On 25 May 2018, the European Data Protection Regulation (GDPR) came into force directly in all member states of the European Union after a two-year transition period. All companies and institutions had to adapt their business processes to the new legal requirements by the deadline. The GDPR Regulation "replaces the EU Data Protection Directive dating back to 1995 and provides contemporary answers to the advancing digitalization of the economy and society. With modern data protection at the European level, the GDPR offers solutions to questions raised by 'big data' and new techniques or types of data processing such as profiling, web tracking or cloud computing for the protection of privacy," according to the Federal Ministry for Economic Affairs and Energy.
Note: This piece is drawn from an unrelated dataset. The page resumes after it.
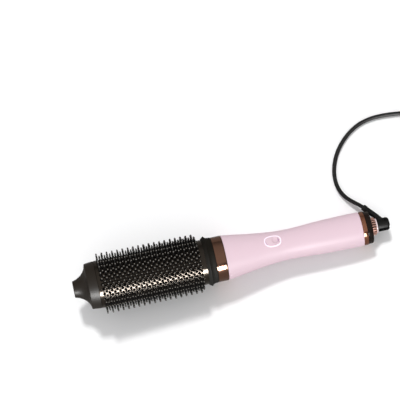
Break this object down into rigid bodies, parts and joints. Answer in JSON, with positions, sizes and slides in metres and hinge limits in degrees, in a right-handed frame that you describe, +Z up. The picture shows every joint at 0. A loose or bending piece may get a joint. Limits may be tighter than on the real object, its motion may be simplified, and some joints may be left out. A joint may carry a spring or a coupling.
{
  "type": "hot air brush",
  "caption": "Hair styling tool: a vented barrel of bristles that blows warm air, on a slim powered handle with a folding swivel cord.",
  "frame": {"origin": "centre of the tool's footprint, on the surface it lies on; the cord and plug are left out of it", "axes": "+X from the nose to the cord end, +Y to the side the cord folds back along, +Z up. The tool's own axis dips 4.3 degrees towards the cord end, because it lies on its bristles and its rear ring"},
  "size_m": [0.4938, 0.1601, 0.0751],
  "materials": {
    "black_plastic": "satin moulded black",
    "gloss_black": "polished black",
    "guard_rubber": "matte dark grey rubber",
    "bronze_metal": "glossy bronze coating",
    "copper_metal": "glossy rose copper coating",
    "pink_shell": "satin pale pink",
    "light_guide": "translucent white light ring",
    "bristle_nylon": "black nylon with grey tips",
    "steel": "plain steel",
    "board": "green circuit board",
    "mica": "pressed mica sheet",
    "cord_rubber": "matte black cord sheath"
  },
  "bodies": {
    "housing": {"nose_tip": "black_plastic", "nose_hub": "black_plastic", "nose_screw": "steel", "barrel_sleeve": "bronze_metal", "bristle_strip_01": "bristle_nylon", "bristle_strip_02": "bristle_nylon", "bristle_strip_03": "bristle_nylon", "bristle_strip_04": "bristle_nylon", "bristle_strip_05": "bristle_nylon", "bristle_strip_06": "bristle_nylon", "bristle_strip_07": "bristle_nylon", "bristle_strip_08": "bristle_nylon", "bristle_strip_09": "bristle_nylon", "bristle_strip_10": "bristle_nylon", "strip_carrier": "black_plastic", "coupling_tube": "black_plastic", "guard_ring": "guard_rubber", "front_collar": "copper_metal", "handle_sleeve": "pink_shell", "light_ring": "light_guide", "chassis_left": "black_plastic", "chassis_right": "black_plastic", "chassis_screw_1": "steel", "chassis_screw_2": "steel", "control_board": "board", "tact_switch": "black_plastic", "capacitor": "black_plastic", "heatsink": "steel", "mica_plate_a": "mica", "mica_plate_b": "mica", "mica_sleeve": "mica", "heater_coil": "steel", "thermostat": "steel", "thermal_fuse": "light_guide", "motor_can": "steel", "motor_end_bell": "black_plastic", "motor_mount": "guard_rubber", "rear_trim_ring": "copper_metal", "end_cap": "gloss_black", "filter_screen": "black_plastic", "slip_disc": "board", "cord_collar": "copper_metal", "collar_rim": "pink_shell"},
    "fan_rotor": {"motor_shaft": "steel", "motor_armature": "steel", "impeller": "black_plastic"},
    "button": {"power_button": "pink_shell", "switch_plunger": "steel"},
    "swivel": {"swivel_fork": "black_plastic", "swivel_clip": "steel", "pivot_pin": "steel"},
    "cord_lead": {"cord_arm": "cord_rubber", "mains_cord": "cord_rubber", "cord_coil": "cord_rubber", "cord_tie": "cord_rubber", "plug_relief": "cord_rubber", "plug_body": "black_plastic", "plug_pin_a": "steel", "plug_pin_b": "steel"}
  },
  "joints": [
    {"name": "fan_spin", "type": "hinge", "parent": "housing", "child": "fan_rotor", "pos_m": [0.12733, 0, 0.02051], "axis": [0.9972, 0, -0.0751], "continuous": true},
    {"name": "button_press", "type": "slide", "parent": "housing", "child": "button", "axis": [-0.0727, -0.2504, -0.9654], "range_m": [0, 0.0008], "stiffness_N_per_m": 1200},
    {"name": "swivel_spin", "type": "hinge", "parent": "housing", "child": "swivel", "pos_m": [0.1712, 0, 0.01721], "axis": [0.9972, 0, -0.0751], "continuous": true},
    {"name": "arm_fold", "type": "hinge", "parent": "swivel", "child": "cord_lead", "pos_m": [0.17366, 0.00142, 0.01655], "axis": [-0.0713, -0.3156, -0.9462], "range_deg": [0, 127]}
  ]
}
The GDPR is aimed at anyone who handles personal data outside the purely private sphere (companies, associations, foundations). Companies and institutions must be able to prove at any time that they are in compliance with these data protection mandates. This also includes the obligation to appoint data protection officers in companies of ten or more permanent employees. If the GDPR is not complied with, companies may be subject to severe fines. The ePrivacy Directive should enter into force at the same time as the GDPR. However, this is still in limbo. The directive sees itself as an extension and concretization of the General Data Protection Regulation. The ePrivacy Regulation, also known colloquially as the "Cookie Directive", should regulate the data protection of electronic communications. This includes, among other things:
- Data processing and data storage
- Number suppression
- Direct mail
- Right to be forgotten
For many years, the EU member states were unable to reach a consensus; in addition, there was resistance from the business community. In February 2021, the EU states managed to agree on a position. However, there is no question that this regulation is coming. But it is still uncertain when the directive will actually come into force.